:: MATERIAL FOR THIS EXERCISE ::
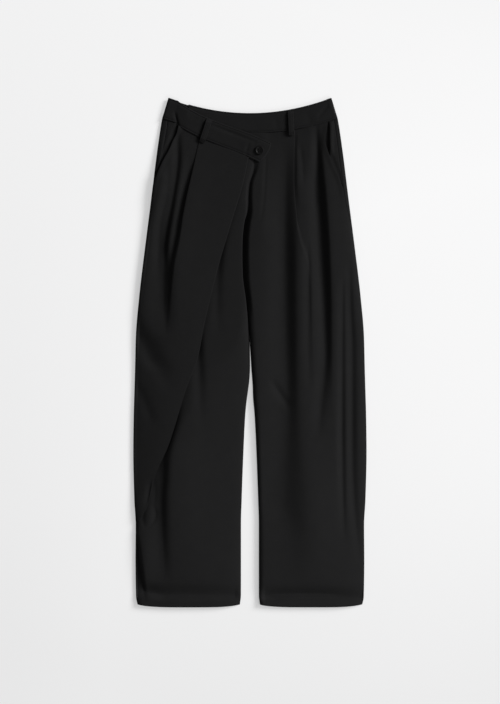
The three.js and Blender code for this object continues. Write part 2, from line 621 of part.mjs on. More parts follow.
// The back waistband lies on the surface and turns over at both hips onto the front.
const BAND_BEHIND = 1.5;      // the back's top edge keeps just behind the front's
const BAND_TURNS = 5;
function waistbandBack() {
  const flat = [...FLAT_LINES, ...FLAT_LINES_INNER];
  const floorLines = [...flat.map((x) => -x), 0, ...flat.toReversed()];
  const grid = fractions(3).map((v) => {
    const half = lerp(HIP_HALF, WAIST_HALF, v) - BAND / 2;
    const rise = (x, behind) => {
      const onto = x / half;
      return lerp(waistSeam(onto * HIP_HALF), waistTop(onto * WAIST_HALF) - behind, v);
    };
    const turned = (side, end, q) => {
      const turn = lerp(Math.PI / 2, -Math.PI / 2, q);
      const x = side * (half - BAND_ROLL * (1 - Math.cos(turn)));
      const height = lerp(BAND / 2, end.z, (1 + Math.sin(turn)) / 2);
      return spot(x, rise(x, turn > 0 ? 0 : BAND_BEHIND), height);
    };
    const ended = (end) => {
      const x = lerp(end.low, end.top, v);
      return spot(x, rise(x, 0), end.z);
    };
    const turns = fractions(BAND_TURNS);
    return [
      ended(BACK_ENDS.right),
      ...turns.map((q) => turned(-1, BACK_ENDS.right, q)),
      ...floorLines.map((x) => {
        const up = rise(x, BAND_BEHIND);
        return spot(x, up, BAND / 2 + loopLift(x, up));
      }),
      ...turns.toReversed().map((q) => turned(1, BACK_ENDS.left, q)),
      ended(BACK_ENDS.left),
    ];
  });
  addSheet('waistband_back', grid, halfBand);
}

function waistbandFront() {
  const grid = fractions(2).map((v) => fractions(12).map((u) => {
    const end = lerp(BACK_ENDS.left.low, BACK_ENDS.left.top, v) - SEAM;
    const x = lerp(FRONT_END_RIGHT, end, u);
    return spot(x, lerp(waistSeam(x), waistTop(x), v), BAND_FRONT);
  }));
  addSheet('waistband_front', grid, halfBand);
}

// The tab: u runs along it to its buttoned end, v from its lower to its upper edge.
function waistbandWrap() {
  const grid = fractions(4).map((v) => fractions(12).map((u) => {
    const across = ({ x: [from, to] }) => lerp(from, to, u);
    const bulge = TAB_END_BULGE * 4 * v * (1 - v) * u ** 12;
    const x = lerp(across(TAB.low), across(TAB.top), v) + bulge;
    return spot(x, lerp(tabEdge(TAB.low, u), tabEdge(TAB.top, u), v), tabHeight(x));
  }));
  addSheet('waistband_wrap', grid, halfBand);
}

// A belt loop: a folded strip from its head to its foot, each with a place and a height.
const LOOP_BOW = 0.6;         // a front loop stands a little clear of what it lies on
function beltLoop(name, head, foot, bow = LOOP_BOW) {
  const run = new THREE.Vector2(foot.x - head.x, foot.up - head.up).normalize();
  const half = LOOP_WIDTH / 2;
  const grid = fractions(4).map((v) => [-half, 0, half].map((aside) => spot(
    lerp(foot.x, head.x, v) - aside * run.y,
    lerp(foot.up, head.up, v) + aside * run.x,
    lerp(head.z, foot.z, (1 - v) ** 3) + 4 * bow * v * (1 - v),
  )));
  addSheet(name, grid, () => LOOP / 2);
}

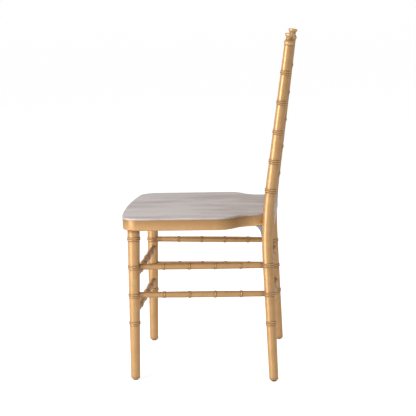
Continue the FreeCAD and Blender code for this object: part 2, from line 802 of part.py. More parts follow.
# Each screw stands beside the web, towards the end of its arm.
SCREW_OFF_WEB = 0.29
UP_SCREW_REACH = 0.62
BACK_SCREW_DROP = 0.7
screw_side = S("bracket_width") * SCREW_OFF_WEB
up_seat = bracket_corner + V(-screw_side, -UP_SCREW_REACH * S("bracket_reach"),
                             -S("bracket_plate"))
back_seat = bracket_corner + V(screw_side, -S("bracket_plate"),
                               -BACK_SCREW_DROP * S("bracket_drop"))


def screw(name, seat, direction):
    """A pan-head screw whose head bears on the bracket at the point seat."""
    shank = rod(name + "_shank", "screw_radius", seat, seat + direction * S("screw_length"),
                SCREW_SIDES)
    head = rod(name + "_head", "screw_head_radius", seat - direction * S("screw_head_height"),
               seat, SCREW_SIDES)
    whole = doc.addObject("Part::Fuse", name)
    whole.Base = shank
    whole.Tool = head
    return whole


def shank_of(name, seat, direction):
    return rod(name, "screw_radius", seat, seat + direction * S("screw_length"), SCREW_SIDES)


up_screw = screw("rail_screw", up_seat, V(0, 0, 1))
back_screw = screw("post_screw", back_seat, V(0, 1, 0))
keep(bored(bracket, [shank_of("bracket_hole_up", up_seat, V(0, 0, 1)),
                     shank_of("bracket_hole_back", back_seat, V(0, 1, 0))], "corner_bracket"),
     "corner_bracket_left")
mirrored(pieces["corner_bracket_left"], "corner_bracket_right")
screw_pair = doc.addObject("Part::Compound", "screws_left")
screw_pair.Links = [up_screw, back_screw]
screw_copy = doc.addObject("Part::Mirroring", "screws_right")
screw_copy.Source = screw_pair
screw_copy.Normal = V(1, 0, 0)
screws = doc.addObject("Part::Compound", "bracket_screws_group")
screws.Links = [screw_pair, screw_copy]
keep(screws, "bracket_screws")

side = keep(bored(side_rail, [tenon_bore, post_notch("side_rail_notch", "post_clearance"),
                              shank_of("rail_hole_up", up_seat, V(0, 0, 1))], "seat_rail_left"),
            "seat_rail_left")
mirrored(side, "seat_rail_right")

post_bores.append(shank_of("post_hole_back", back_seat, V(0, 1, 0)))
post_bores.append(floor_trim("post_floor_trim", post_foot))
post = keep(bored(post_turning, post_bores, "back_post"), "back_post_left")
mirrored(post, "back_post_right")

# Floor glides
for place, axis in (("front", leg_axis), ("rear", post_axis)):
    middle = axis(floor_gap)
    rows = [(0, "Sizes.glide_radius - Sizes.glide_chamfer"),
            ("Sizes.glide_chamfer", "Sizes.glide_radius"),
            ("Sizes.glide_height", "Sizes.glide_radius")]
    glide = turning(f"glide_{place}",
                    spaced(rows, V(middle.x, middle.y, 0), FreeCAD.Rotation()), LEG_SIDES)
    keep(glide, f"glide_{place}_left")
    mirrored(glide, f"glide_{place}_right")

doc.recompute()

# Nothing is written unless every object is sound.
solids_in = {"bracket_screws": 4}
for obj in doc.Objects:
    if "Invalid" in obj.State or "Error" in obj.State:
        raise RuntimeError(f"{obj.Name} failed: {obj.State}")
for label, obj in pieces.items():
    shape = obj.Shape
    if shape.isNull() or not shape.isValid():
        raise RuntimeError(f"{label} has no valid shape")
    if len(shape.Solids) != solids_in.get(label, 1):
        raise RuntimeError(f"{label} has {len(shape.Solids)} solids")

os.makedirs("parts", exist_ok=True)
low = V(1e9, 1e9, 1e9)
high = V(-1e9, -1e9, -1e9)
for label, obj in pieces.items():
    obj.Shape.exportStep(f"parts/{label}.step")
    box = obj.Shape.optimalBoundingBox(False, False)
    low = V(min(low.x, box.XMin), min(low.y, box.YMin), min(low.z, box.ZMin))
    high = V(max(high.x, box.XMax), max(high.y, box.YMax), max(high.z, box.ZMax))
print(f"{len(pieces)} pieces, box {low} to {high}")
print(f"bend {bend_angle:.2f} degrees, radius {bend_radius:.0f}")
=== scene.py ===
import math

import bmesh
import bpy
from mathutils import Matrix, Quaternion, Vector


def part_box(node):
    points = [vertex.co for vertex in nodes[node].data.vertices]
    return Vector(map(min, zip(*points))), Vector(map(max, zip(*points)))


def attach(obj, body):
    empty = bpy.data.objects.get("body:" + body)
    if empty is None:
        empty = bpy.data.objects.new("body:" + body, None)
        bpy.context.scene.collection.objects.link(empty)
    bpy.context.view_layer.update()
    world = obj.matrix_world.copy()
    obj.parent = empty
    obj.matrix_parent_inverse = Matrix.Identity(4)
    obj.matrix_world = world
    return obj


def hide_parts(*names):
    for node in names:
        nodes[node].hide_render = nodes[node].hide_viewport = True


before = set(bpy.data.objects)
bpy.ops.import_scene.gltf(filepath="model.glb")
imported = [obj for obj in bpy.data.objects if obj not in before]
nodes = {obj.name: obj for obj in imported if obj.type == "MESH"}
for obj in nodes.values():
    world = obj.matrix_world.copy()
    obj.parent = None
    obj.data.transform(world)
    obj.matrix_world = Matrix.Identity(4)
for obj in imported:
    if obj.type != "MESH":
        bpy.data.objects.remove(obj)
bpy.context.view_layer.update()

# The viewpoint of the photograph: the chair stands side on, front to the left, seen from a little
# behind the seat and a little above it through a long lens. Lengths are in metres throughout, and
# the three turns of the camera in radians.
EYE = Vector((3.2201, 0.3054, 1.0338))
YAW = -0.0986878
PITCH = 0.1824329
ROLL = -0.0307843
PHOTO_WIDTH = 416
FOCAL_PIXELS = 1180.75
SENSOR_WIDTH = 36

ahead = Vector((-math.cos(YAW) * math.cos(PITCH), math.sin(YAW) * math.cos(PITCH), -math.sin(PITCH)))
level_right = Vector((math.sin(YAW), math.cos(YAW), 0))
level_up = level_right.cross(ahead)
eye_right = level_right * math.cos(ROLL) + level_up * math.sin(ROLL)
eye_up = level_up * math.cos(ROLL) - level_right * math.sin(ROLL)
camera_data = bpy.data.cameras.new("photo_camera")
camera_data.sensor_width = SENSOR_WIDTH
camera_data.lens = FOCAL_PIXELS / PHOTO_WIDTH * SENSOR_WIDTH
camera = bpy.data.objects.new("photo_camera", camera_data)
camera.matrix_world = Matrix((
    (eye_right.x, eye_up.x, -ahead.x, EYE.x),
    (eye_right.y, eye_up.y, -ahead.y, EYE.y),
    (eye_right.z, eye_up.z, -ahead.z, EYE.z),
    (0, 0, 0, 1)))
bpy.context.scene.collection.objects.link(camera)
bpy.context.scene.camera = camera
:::
DIRECTIONS: Out of the data above, set down the lines from the one with "box.YMin), min(low.z, box.ZMin))" to the one with "in imported if", both included, exactly as written and with no additions.

SOLUTION BELOW:
    low = V(min(low.x, box.XMin), min(low.y, box.YMin), min(low.z, box.ZMin))
    high = V(max(high.x, box.XMax), max(high.y, box.YMax), max(high.z, box.ZMax))
print(f"{len(pieces)} pieces, box {low} to {high}")
print(f"bend {bend_angle:.2f} degrees, radius {bend_radius:.0f}")
=== scene.py ===
import math

import bmesh
import bpy
from mathutils import Matrix, Quaternion, Vector


def part_box(node):
    points = [vertex.co for vertex in nodes[node].data.vertices]
    return Vector(map(min, zip(*points))), Vector(map(max, zip(*points)))


def attach(obj, body):
    empty = bpy.data.objects.get("body:" + body)
    if empty is None:
        empty = bpy.data.objects.new("body:" + body, None)
        bpy.context.scene.collection.objects.link(empty)
    bpy.context.view_layer.update()
    world = obj.matrix_world.copy()
    obj.parent = empty
    obj.matrix_parent_inverse = Matrix.Identity(4)
    obj.matrix_world = world
    return obj


def hide_parts(*names):
    for node in names:
        nodes[node].hide_render = nodes[node].hide_viewport = True


before = set(bpy.data.objects)
bpy.ops.import_scene.gltf(filepath="model.glb")
imported = [obj for obj in bpy.data.objects if obj not in before]
nodes = {obj.name: obj for obj in imported if obj.type == "MESH"}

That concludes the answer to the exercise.